Monday, Jan. 27, 1997

ANIMAL RITES

By RICHARD SCHICKEL

Fierce Creatures is not a sequel in the usual sense of the word. But it does reassemble the key zanies of A Fish Called Wanda: Kevin Kline, all ego and libido and stupid schemes; John Cleese, all British pomp, phlegm and cluelessness; Jamie Lee Curtis, still innocent of the effect her form encased in a tight dress can have on impressionable males; Michael Palin, just plain innocent, but with his former stammer replaced now by another verbal disability--logorrhea.

This time they are the mismanagers of a commercial zoo that has been acquired by a Murdochian media buccaneer (Kline plays him too, complete with Down Under accent). They are charged with getting its profit margin up to his brutal rate (20%). Their plan is to dispense with all the zoo's sweet little fuzzballs and stock the place exclusively with man-eaters. If violence sells on TV and in the movies, why shouldn't it do the same for them?
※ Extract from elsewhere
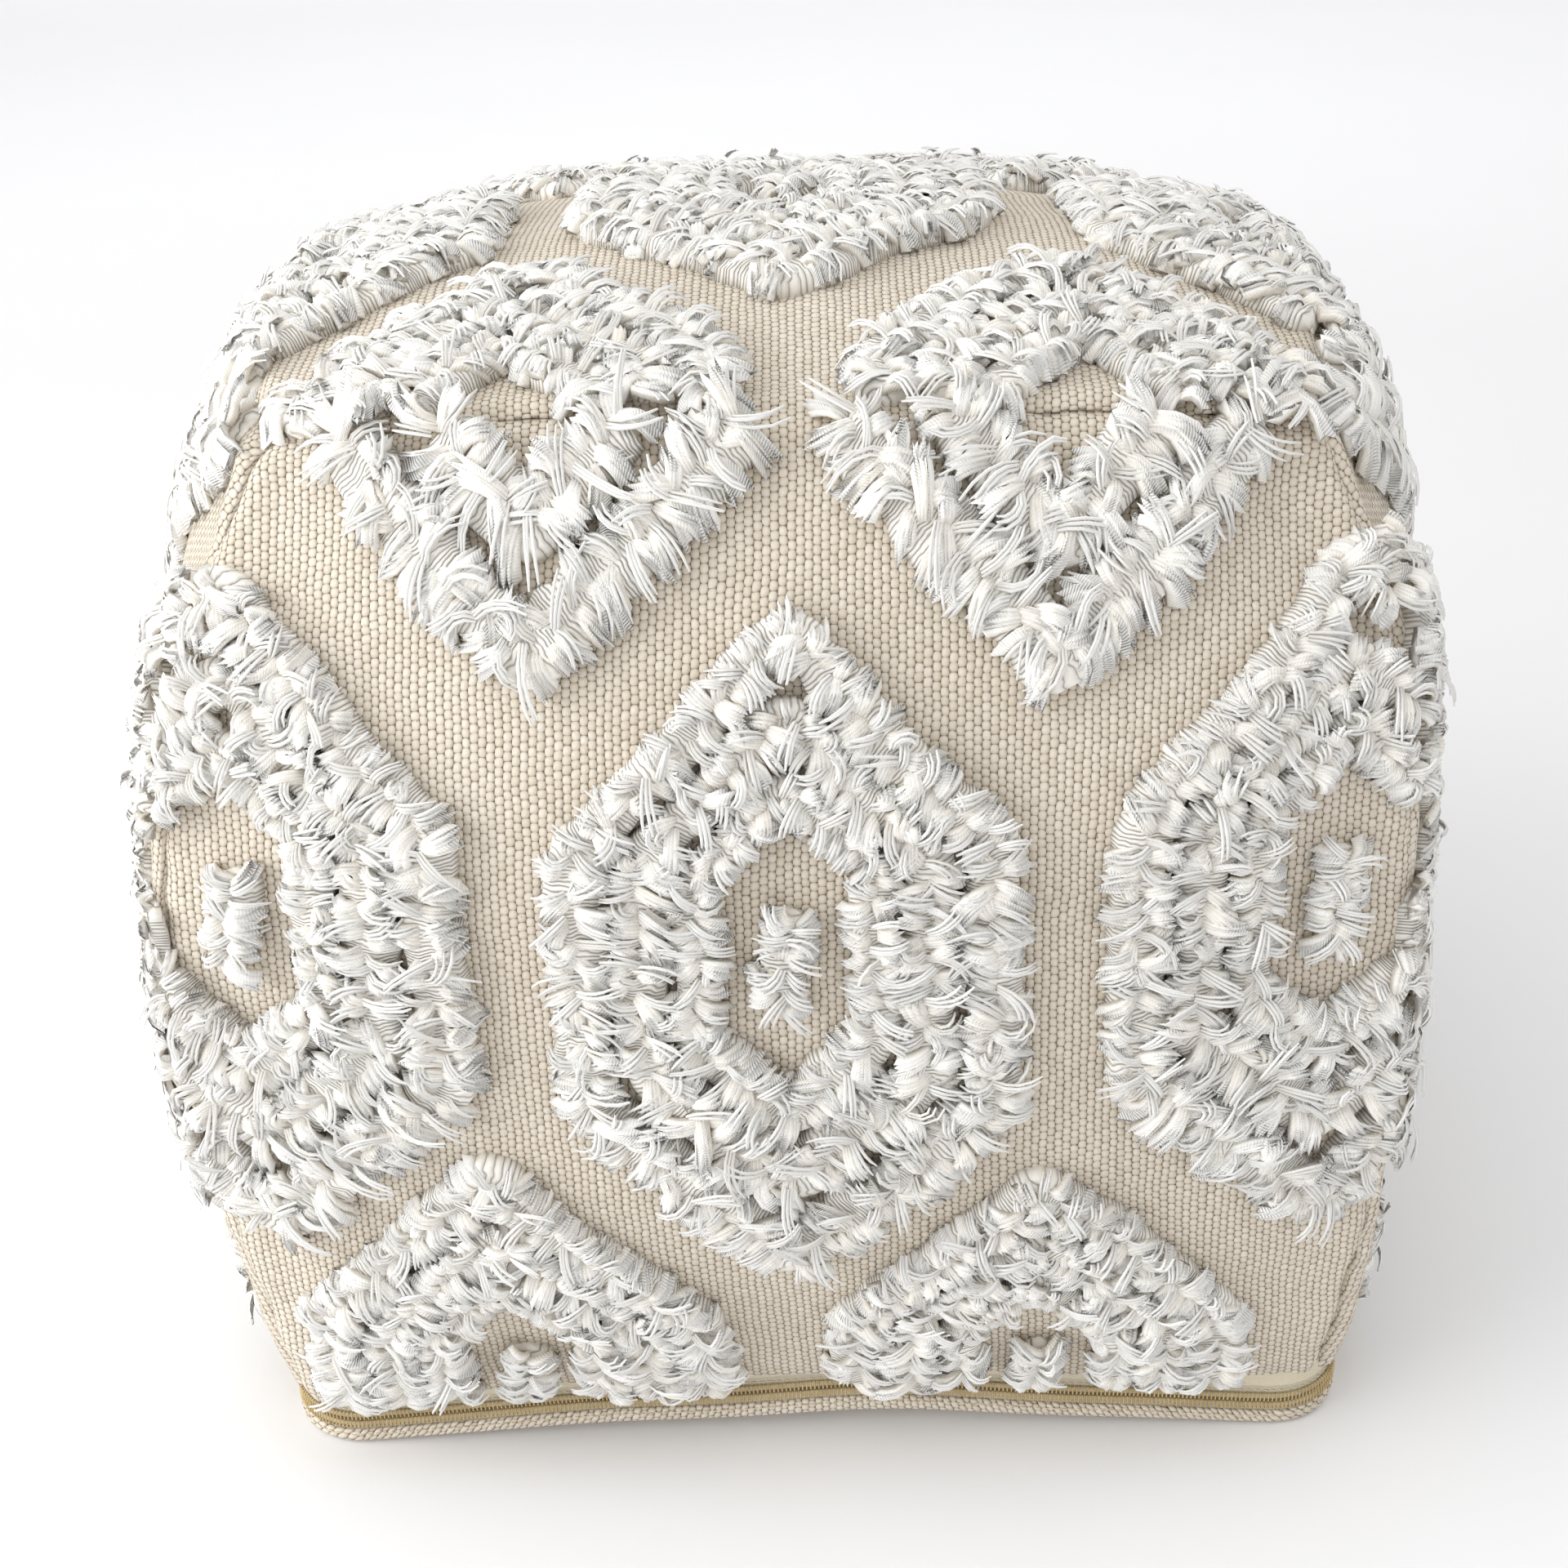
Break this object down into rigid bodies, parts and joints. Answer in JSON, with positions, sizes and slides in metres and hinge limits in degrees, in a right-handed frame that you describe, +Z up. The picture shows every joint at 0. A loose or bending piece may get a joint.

As comic premises go, this is not exactly a world-beater. But soon enough, the keepers--gentle souls all--are funnily up in arms defending their pets. A wandering tarantula motivates a genteel striptease, and the mean mogul gets his comeuppance. The script, by Cleese and Iain Johnstone, lacks Wanda's mean and giddy inventiveness, and the directors, Robert Young and Fred Schepisi, don't wind their material very tightly. Still, this good-natured movie is very much in the spirit of those ancient comedies from Ealing Film Studios in which nice, silly people defend some enclave of old-fashioned sanity against the forces of brute modernism. And that's a tradition worth reviving.